- Brief: Output the material below in its entirety, exactly as given.

- Data:
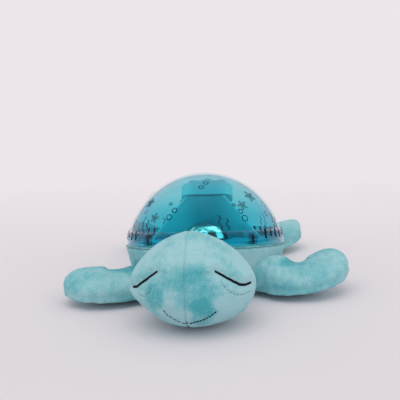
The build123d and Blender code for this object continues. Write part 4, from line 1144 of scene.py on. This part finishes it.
    def _starfish(self) -> bmesh.types.BMesh:
        """Five-armed starfish of several sizes, each with a small ring in its middle."""
        target = bmesh.new()
        for index, (bearing, height, reach) in enumerate(self.starfish_places):
            self._lay(target, self._band(self._star(reach * MM), 50, True), bearing, height, 17 * index)
            self._lay(target, self._band(self._circle(0.9 * MM), 12, True), bearing, height)
        return target

    def _weed(self) -> bmesh.types.BMesh:
        """Clumps of wavy weed that grow up from the rim."""
        target = bmesh.new()
        for index, bearing in enumerate(self.weed_bearings):
            for blade, length in enumerate(self.blade_lengths):
                wave = self._blade(length * MM, 1.3 + 0.3 * math.sin(index + blade))
                self._lay(target, self._band(wave, 18, False), bearing + 5.4 * (blade - 1), 17 + length / 3,
                          6 * math.sin(2 * index + blade))
        return target

    @staticmethod
    def _blade(length: float, waves: float) -> Callable[[float], tuple[float, float]]:
        """The line of one wavy blade."""
        return lambda share: (1.3 * MM * math.sin(2 * math.pi * waves * share), length * (share - 0.5))


# ---- plush pieces ----
@dataclass
class BodySleeve:
    """Padded sleeve round the tub, with gathers under the rim and a seam round the waist."""

    bottom: float = 1.0 * MM
    foot_radius: float = 64.0 * MM
    hole_radius: float = 61.5 * MM
    waist_radius: float = 74.5 * MM
    rim_radius: float = 79.7 * MM
    rim_height: float = 35.4 * MM
    lip_radius: float = 77.4 * MM
    lip_drop: float = 1.6 * MM
    seam_height: float = 17.0 * MM
    steps: int = 240
    gathers: int = 74
    gather_depth: float = 0.35 * MM
    gather_fade: float = 6.0 * MM
    seam_depth: float = 0.9 * MM
    seam_width: float = 1.2 * MM
    lean_start: float = 3.0 * MM
    lean_power: float = 1.3

    def build(self, plush: bpy.types.Material) -> None:
        """Spins, leans and gathers the sleeve.

        Args:
            plush: the finish of the pile.
        """
        low = self.bottom
        profile = [
            (self.hole_radius, low + 2.4 * MM), (self.hole_radius + 0.5 * MM, low + 0.4 * MM),
            (self.foot_radius, low), (self.foot_radius + 5.5 * MM, low + 3.6 * MM),
            (self.waist_radius - 1.0 * MM, low + 9.0 * MM), (self.waist_radius + 0.6 * MM, 17.0 * MM),
            (self.waist_radius + 2.6 * MM, 23.0 * MM), (self.rim_radius - 1.2 * MM, 29.0 * MM),
            (self.rim_radius, self.rim_height - 2.6 * MM),
            (self.rim_radius - 0.5 * MM, self.rim_height - 0.3 * MM),
            (self.lip_radius, self.rim_height - 0.5 * MM), (self.lip_radius, self.rim_height - self.lip_drop),
        ]
        bm = spun_ring(profile, self.steps, False, 3)
        for _ in range(2):
            bmesh.ops.smooth_vert(bm, verts=[v for v in bm.verts if not v.is_boundary], factor=0.5,
                                  use_axis_x=True, use_axis_y=True, use_axis_z=True)
        push_out(bm, self._relief)
        for vert in bm.verts:
            vert.co = self._leaned(vert.co)
        sleeve = new_object("body_sleeve", bm, plush)
        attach(sleeve, "body")
        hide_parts("plush_body")

    def _leaned(self, flat: Vector) -> Vector:
        """A point of the level sleeve, leaned with the rim in the share of its height."""
        share = (flat.z - self.lean_start) / (self.rim_height - self.lean_start)
        share = max(0.0, min(1.0, share)) ** self.lean_power
        level = Vector((flat.x, flat.y, flat.z - RIM_CENTRE.z))
        return flat.lerp(UNIT @ level, share)

    def _relief(self, place: Vector, normal: Vector) -> float:
        """Gathers, waist seam and stuffing lumps."""
        turn = math.atan2(place.y, place.x)
        under_rim = self.rim_height - place.z
        near_rim = math.exp(-max(0.0, under_rim) / self.gather_fade)
        gather = math.sin(self.gathers * turn + 3 * math.sin(5 * turn)) * self.gather_depth * near_rim
        off_seam = place.z - self.seam_height - 0.6 * MM * math.sin(3 * turn)
        seam = -self.seam_depth * hollow(off_seam, self.seam_width)
        if normal.z < -0.7 or place.xy.length < self.foot_radius + 2 * MM:
            return 0.0
        stuffing = 0.9 * MM * lumps(place, 24 * MM, 3.0) + 0.35 * MM * lumps(place, 9 * MM, 5.0)
        fade = min(1.0, max(0.0, under_rim) / (4 * MM))
        return (gather + seam + stuffing) * fade


@dataclass
class RimPiping:
    """Covered cord at the joint of sleeve and shell."""

    circle: float = 79.5 * MM
    radius: float = 0.8 * MM
    rise: float = -4.3 * MM
    ribs: int = 110
    rib_height: float = 0.08 * MM

    def build(self, tape: bpy.types.Material) -> None:
        """Spins the cord and leans it with the rim."""
        outline = [(self.circle + self.radius * math.cos(turn), self.rise + self.radius * math.sin(turn))
                   for turn in (2 * math.pi * step / 12 for step in range(12))]
        bm = spun_ring(outline, 240, True)
        push_out(bm, self._twist)
        bmesh.ops.transform(bm, matrix=UNIT, verts=bm.verts)
        piping = new_object("rim_cord", bm, tape)
        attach(piping, "body")
        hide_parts("rim_piping")

    def _twist(self, place: Vector, _: Vector) -> float:
        """Shallow ribs that wind round the cord."""
        turn = math.atan2(place.y, place.x)
        around = math.atan2(place.z - self.rise, place.xy.length - self.circle)
        return self.rib_height * math.sin(self.ribs * turn + around)


@dataclass
class BellyBinding:
    """Woven tape that binds the foot opening."""

    inner: float = 58.2 * MM
    outer: float = 61.2 * MM
    bottom: float = 1.0 * MM
    height: float = 2.6 * MM
    squareness: float = 0.6
    outline_steps: int = 20
    weave_count: int = 150
    weave_depth: float = 0.07 * MM

    def build(self, tape: bpy.types.Material) -> None:
        """Spins the rounded tape and ribs its face."""
        middle = (self.inner + self.outer) / 2
        half = (self.outer - self.inner) / 2
        centre = self.bottom + self.height / 2
        outline = []
        for step in range(self.outline_steps):
            turn = 2 * math.pi * step / self.outline_steps
            across = math.copysign(abs(math.cos(turn)) ** self.squareness, math.cos(turn))
            up = math.copysign(abs(math.sin(turn)) ** self.squareness, math.sin(turn))
            outline.append((middle + half * across, centre + self.height / 2 * up))
        bm = spun_ring(outline, 200, True)
        push_out(bm, self._weave)
        binding = new_object("foot_binding", bm, tape)
        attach(binding, "body")
        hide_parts("belly_binding")

    def _weave(self, place: Vector, _: Vector) -> float:
        """Fine ribs across the tape."""
        return self.weave_depth * math.sin(self.weave_count * math.atan2(place.y, place.x))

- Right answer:
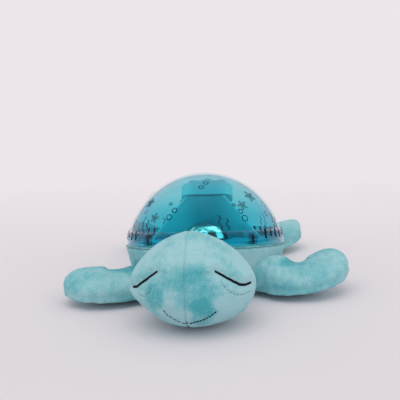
The build123d and Blender code for this object continues. Write part 4, from line 1144 of scene.py on. This part finishes it.
    def _starfish(self) -> bmesh.types.BMesh:
        """Five-armed starfish of several sizes, each with a small ring in its middle."""
        target = bmesh.new()
        for index, (bearing, height, reach) in enumerate(self.starfish_places):
            self._lay(target, self._band(self._star(reach * MM), 50, True), bearing, height, 17 * index)
            self._lay(target, self._band(self._circle(0.9 * MM), 12, True), bearing, height)
        return target

    def _weed(self) -> bmesh.types.BMesh:
        """Clumps of wavy weed that grow up from the rim."""
        target = bmesh.new()
        for index, bearing in enumerate(self.weed_bearings):
            for blade, length in enumerate(self.blade_lengths):
                wave = self._blade(length * MM, 1.3 + 0.3 * math.sin(index + blade))
                self._lay(target, self._band(wave, 18, False), bearing + 5.4 * (blade - 1), 17 + length / 3,
                          6 * math.sin(2 * index + blade))
        return target

    @staticmethod
    def _blade(length: float, waves: float) -> Callable[[float], tuple[float, float]]:
        """The line of one wavy blade."""
        return lambda share: (1.3 * MM * math.sin(2 * math.pi * waves * share), length * (share - 0.5))


# ---- plush pieces ----
@dataclass
class BodySleeve:
    """Padded sleeve round the tub, with gathers under the rim and a seam round the waist."""

    bottom: float = 1.0 * MM
    foot_radius: float = 64.0 * MM
    hole_radius: float = 61.5 * MM
    waist_radius: float = 74.5 * MM
    rim_radius: float = 79.7 * MM
    rim_height: float = 35.4 * MM
    lip_radius: float = 77.4 * MM
    lip_drop: float = 1.6 * MM
    seam_height: float = 17.0 * MM
    steps: int = 240
    gathers: int = 74
    gather_depth: float = 0.35 * MM
    gather_fade: float = 6.0 * MM
    seam_depth: float = 0.9 * MM
    seam_width: float = 1.2 * MM
    lean_start: float = 3.0 * MM
    lean_power: float = 1.3

    def build(self, plush: bpy.types.Material) -> None:
        """Spins, leans and gathers the sleeve.

        Args:
            plush: the finish of the pile.
        """
        low = self.bottom
        profile = [
            (self.hole_radius, low + 2.4 * MM), (self.hole_radius + 0.5 * MM, low + 0.4 * MM),
            (self.foot_radius, low), (self.foot_radius + 5.5 * MM, low + 3.6 * MM),
            (self.waist_radius - 1.0 * MM, low + 9.0 * MM), (self.waist_radius + 0.6 * MM, 17.0 * MM),
            (self.waist_radius + 2.6 * MM, 23.0 * MM), (self.rim_radius - 1.2 * MM, 29.0 * MM),
            (self.rim_radius, self.rim_height - 2.6 * MM),
            (self.rim_radius - 0.5 * MM, self.rim_height - 0.3 * MM),
            (self.lip_radius, self.rim_height - 0.5 * MM), (self.lip_radius, self.rim_height - self.lip_drop),
        ]
        bm = spun_ring(profile, self.steps, False, 3)
        for _ in range(2):
            bmesh.ops.smooth_vert(bm, verts=[v for v in bm.verts if not v.is_boundary], factor=0.5,
                                  use_axis_x=True, use_axis_y=True, use_axis_z=True)
        push_out(bm, self._relief)
        for vert in bm.verts:
            vert.co = self._leaned(vert.co)
        sleeve = new_object("body_sleeve", bm, plush)
        attach(sleeve, "body")
        hide_parts("plush_body")

    def _leaned(self, flat: Vector) -> Vector:
        """A point of the level sleeve, leaned with the rim in the share of its height."""
        share = (flat.z - self.lean_start) / (self.rim_height - self.lean_start)
        share = max(0.0, min(1.0, share)) ** self.lean_power
        level = Vector((flat.x, flat.y, flat.z - RIM_CENTRE.z))
        return flat.lerp(UNIT @ level, share)

    def _relief(self, place: Vector, normal: Vector) -> float:
        """Gathers, waist seam and stuffing lumps."""
        turn = math.atan2(place.y, place.x)
        under_rim = self.rim_height - place.z
        near_rim = math.exp(-max(0.0, under_rim) / self.gather_fade)
        gather = math.sin(self.gathers * turn + 3 * math.sin(5 * turn)) * self.gather_depth * near_rim
        off_seam = place.z - self.seam_height - 0.6 * MM * math.sin(3 * turn)
        seam = -self.seam_depth * hollow(off_seam, self.seam_width)
        if normal.z < -0.7 or place.xy.length < self.foot_radius + 2 * MM:
            return 0.0
        stuffing = 0.9 * MM * lumps(place, 24 * MM, 3.0) + 0.35 * MM * lumps(place, 9 * MM, 5.0)
        fade = min(1.0, max(0.0, under_rim) / (4 * MM))
        return (gather + seam + stuffing) * fade


@dataclass
class RimPiping:
    """Covered cord at the joint of sleeve and shell."""

    circle: float = 79.5 * MM
    radius: float = 0.8 * MM
    rise: float = -4.3 * MM
    ribs: int = 110
    rib_height: float = 0.08 * MM

    def build(self, tape: bpy.types.Material) -> None:
        """Spins the cord and leans it with the rim."""
        outline = [(self.circle + self.radius * math.cos(turn), self.rise + self.radius * math.sin(turn))
                   for turn in (2 * math.pi * step / 12 for step in range(12))]
        bm = spun_ring(outline, 240, True)
        push_out(bm, self._twist)
        bmesh.ops.transform(bm, matrix=UNIT, verts=bm.verts)
        piping = new_object("rim_cord", bm, tape)
        attach(piping, "body")
        hide_parts("rim_piping")

    def _twist(self, place: Vector, _: Vector) -> float:
        """Shallow ribs that wind round the cord."""
        turn = math.atan2(place.y, place.x)
        around = math.atan2(place.z - self.rise, place.xy.length - self.circle)
        return self.rib_height * math.sin(self.ribs * turn + around)


@dataclass
class BellyBinding:
    """Woven tape that binds the foot opening."""

    inner: float = 58.2 * MM
    outer: float = 61.2 * MM
    bottom: float = 1.0 * MM
    height: float = 2.6 * MM
    squareness: float = 0.6
    outline_steps: int = 20
    weave_count: int = 150
    weave_depth: float = 0.07 * MM

    def build(self, tape: bpy.types.Material) -> None:
        """Spins the rounded tape and ribs its face."""
        middle = (self.inner + self.outer) / 2
        half = (self.outer - self.inner) / 2
        centre = self.bottom + self.height / 2
        outline = []
        for step in range(self.outline_steps):
            turn = 2 * math.pi * step / self.outline_steps
            across = math.copysign(abs(math.cos(turn)) ** self.squareness, math.cos(turn))
            up = math.copysign(abs(math.sin(turn)) ** self.squareness, math.sin(turn))
            outline.append((middle + half * across, centre + self.height / 2 * up))
        bm = spun_ring(outline, 200, True)
        push_out(bm, self._weave)
        binding = new_object("foot_binding", bm, tape)
        attach(binding, "body")
        hide_parts("belly_binding")

    def _weave(self, place: Vector, _: Vector) -> float:
        """Fine ribs across the tape."""
        return self.weave_depth * math.sin(self.weave_count * math.atan2(place.y, place.x))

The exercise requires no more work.